Q: We’re interested in possibly having our son use a continuous glucose monitor. What are the pros and cons?
A: A continuous glucose monitor (CGM) provides information about blood sugar levels on an ongoing basis, 24 hours a day. A CGM device consists of a sensor placed under the skin, a transmitter, and a cell-phone-sized external monitor to view glucose levels. The monitor is usually worn attached to a belt or clothing waistline, much like an insulin pump.
CGMs measure the level of glucose in the fluid directly beneath the skin (called interstitial fluid). Readings are similar to blood sugar level measurements taken by a glucometer, but not the same. For this reason, using a CGM does not replace finger pokes and routine blood sugar checks.
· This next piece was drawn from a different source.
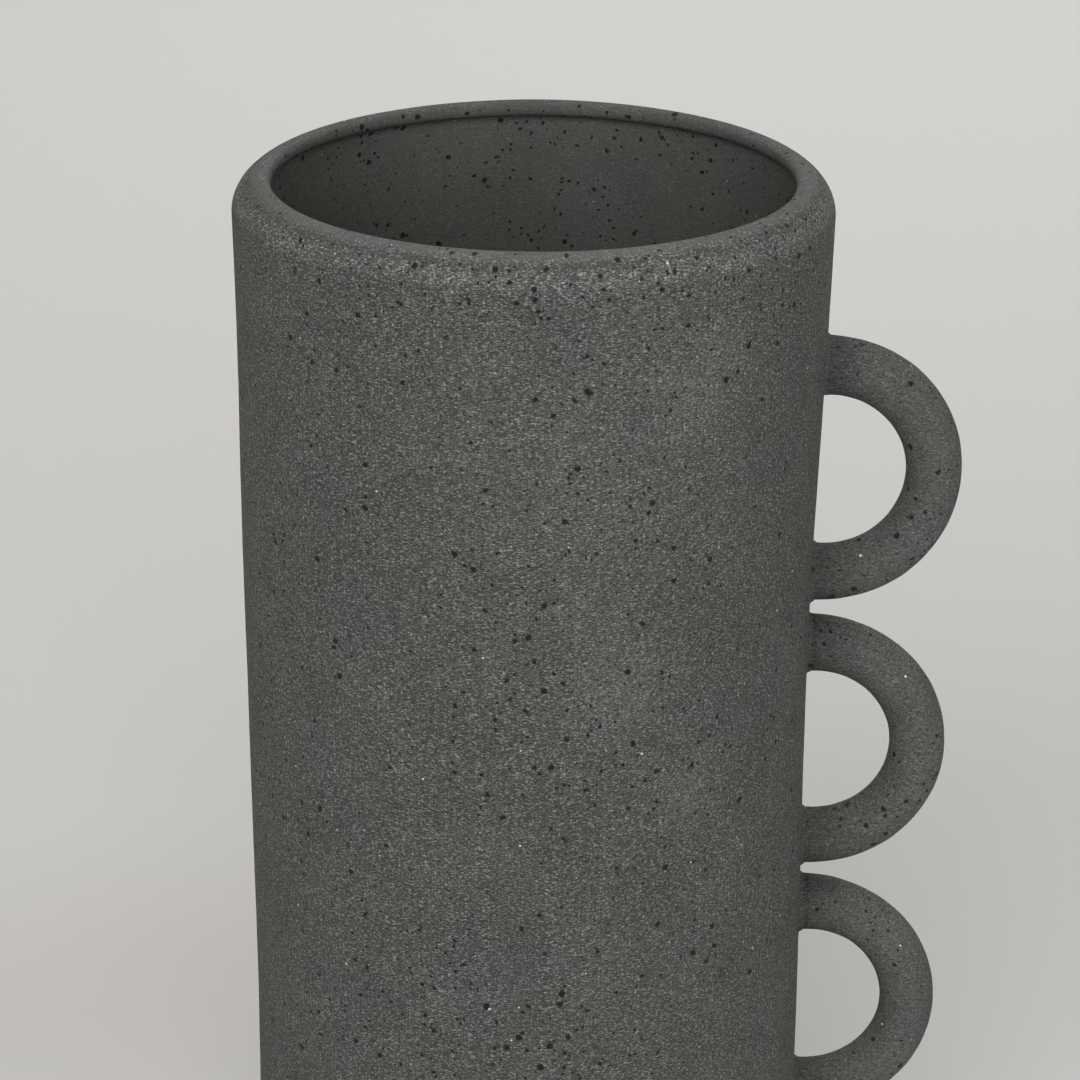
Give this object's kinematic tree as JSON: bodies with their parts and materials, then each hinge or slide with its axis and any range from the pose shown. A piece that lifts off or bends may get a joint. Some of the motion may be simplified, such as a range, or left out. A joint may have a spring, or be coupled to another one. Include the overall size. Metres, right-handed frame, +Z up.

So why wear one? Because it delivers continuous readings (some devices measure glucose 288 times a day), this extra layer of information can help identify fluctuations and trends that could otherwise go unnoticed, including revealing high or low blood sugar levels between regularly scheduled finger pokes. A CGM can also be set to sound an alarm when the child’s glucose goes above or below a preset range. This can be helpful for catching a low or high even before any physical symptoms are noticed or while the person is sleeping. When a low or high is detected, the wearer then double-checks it by using a glucometer.
For younger kids in the preschool and early elementary age range, there is usually not much resistance in wearing a CGM. Kids in this age group tend to have an easier time “going with the flow” when it comes to introducing different or new elements to their diabetes care. Explaining that a CGM is one more thing you can use to take good care of them is usually enough to gain compliance. Getting used to wearing a CGM is similar to the adjustment of wearing a pump.
For older kids, especially tweens and teens, introducing a CGM is often more of a tough sell, especially when they are told that wearing one won’t reduce the need for glucometer checks. If they already wear a pump, this is one more piece of equipment to deal with, and if they can’t see a clear-cut benefit, they may be resistant. Explaining the helpfulness of the extra information provided by a CGM may just get you a “yeah, and?” response on the part of an older child.
If you do face resistance, pick your battles. The teen years aren’t easy, especially when it comes to maintaining good blood sugar management practices. You can always revisit the CGM issue again at a later time, or ask your diabetes educator to help you make the case.
--Shirley Goodman, R.N., C.D.E., is a staff diabetes educator in the pediatric endocrinology department at the Ann & Robert H. Lurie Children’s Hospital of Chicago.
How Other Parents Deal
“We had some issues adjusting to a CGM and what I call ‘yet another device’ syndrome. However, when the alarm went off one day out of the blue and a meter check confirmed that her number had gone low, suddenly, it didn’t feel like so much of an extra burden to use. We were able to correct the low before the usual symptoms even showed up, because it was caught so early.”
--Brooke, mom of 14-year-old Maddie
Disclaimer: The information in these articles is not intended as medical advice. Families should check with their healthcare professionals regarding individual care.